For the first time in its 26 year existence, I attended the French Quarter Festival. I don’t know why I’ve not gone in the past. It’s fun and there’s loads of food to eat and best of all, it’s FREE. It’s got the same type of music that’s played at our beloved Jazz Fest only it doesn’t cost an astronomical amount to get in. FQF is also spread out over a bigger area so you can walk around and not be limited by the one area with everything crammed in.

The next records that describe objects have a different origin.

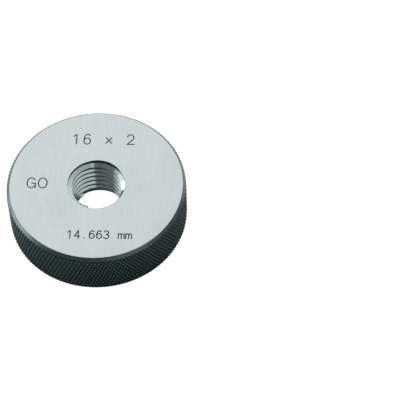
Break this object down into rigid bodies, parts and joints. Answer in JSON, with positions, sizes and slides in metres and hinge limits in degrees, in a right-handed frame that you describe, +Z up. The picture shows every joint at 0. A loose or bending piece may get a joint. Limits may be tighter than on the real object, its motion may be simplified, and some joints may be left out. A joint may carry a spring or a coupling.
{
  "type": "thread ring gauge",
  "caption": "Round steel ring with a knurled rim, ground faces and a right-hand M16 x 2 internal thread, turned onto a screw to check its thread.",
  "frame": {"origin": "centre of the lower face, on the axis of the thread", "axes": "+Z up along the thread's axis, from the lower face to the marked upper face; -Y towards the reader of the marks; +X to the reader's right"},
  "size_m": [0.05, 0.05, 0.015],
  "materials": {
    "gauge_steel": "ground faces and thread, black-oxide knurled rim and edge chamfers"
  },
  "bodies": {
    "root": {"gauge_ring": "gauge_steel"}
  },
  "joints": []
}
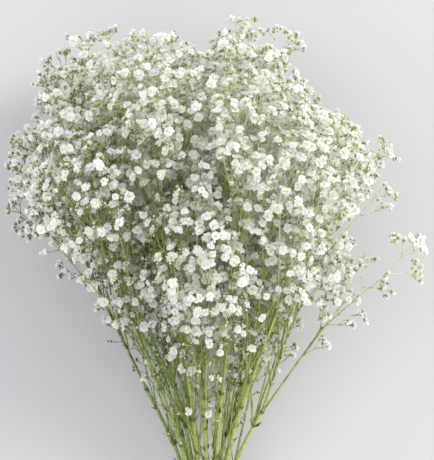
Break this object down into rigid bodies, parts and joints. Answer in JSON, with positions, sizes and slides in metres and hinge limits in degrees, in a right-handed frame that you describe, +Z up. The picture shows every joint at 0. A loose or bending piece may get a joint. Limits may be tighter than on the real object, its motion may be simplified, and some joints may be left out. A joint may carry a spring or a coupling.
{
  "type": "bunch of gypsophila stems",
  "caption": "Loose bunch of cut gypsophila stems, forking from bare green stalks into a wide airy head of tiny double white florets.",
  "frame": {"origin": "on the surface that the bunch lies on, under the middle of its bounding box", "axes": "+Y along the bunch from the cut ends to the flower heads, +X to its right seen from above, +Z up"},
  "size_m": [0.3181, 0.5494, 0.1898],
  "materials": {
    "whole_stem": "matt mix of white florets and green twigs",
    "stem_green": "satin fresh green stalk",
    "petal_white": "matt thin petals"
  },
  "bodies": {
    "root": {"stem_01": "whole_stem", "stem_02": "whole_stem", "stem_03": "whole_stem", "stem_04": "whole_stem", "stem_05": "whole_stem", "stem_06": "whole_stem", "stem_07": "whole_stem", "stem_08": "whole_stem", "stem_09": "whole_stem", "stem_10": "whole_stem", "stem_11": "whole_stem", "stem_12": "whole_stem", "stem_13": "whole_stem", "stem_14": "whole_stem", "stem_15": "whole_stem", "stem_16": "whole_stem"}
  },
  "joints": []
}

I went in the afternoon with India and JJ for lunch. It was very windy and mostly cloudy. Still, a pleasant day to be there. I was suprised at the number of people skipping work. LOL  JJ and I started out with a bbq pork sandwich from a local bbq restaurant. India had crawfish gumbo with potato salad instead of rice. We sat down to eat all that, then got up to explore more of the food selections. I saw a vendor selling spinach and artichoke dip so I bought that; India had some Jamaican chicken with steamed veggies and I don’t know where he found it, but JJ appeared with a meatball sandwich. We sat down again to eat all that and my chips blew away while I was trying to eat. <cries>

We wandered all along the river front where a lot of the fest was, then wandered over to Jackson Square. Too damn crowded to get in (imagine about 60 people trying to get both in and out of your front door at the same time) so we wandered over to the gem and lapidary shop that I love going to. I bought a few items for a friend, then we decided to call it a day.


After getting my hair cut again, I met up with India at the street car stop and we headed into town to find more food. We wandered down Royal Street and encountered three different smaller stages along the way, not to mention a myriad of street performers. We eventually made it to the Old US Mint building where there were two more stages and more food. We had a beef debris sandwich (with a bit of Cajun mustard which I will never eat again) which was phenomenal. It was even more crowded everywhere else, so we decided to walk through the French Market then over to the riverfront where we could move about freely and feel the cool wind off the river.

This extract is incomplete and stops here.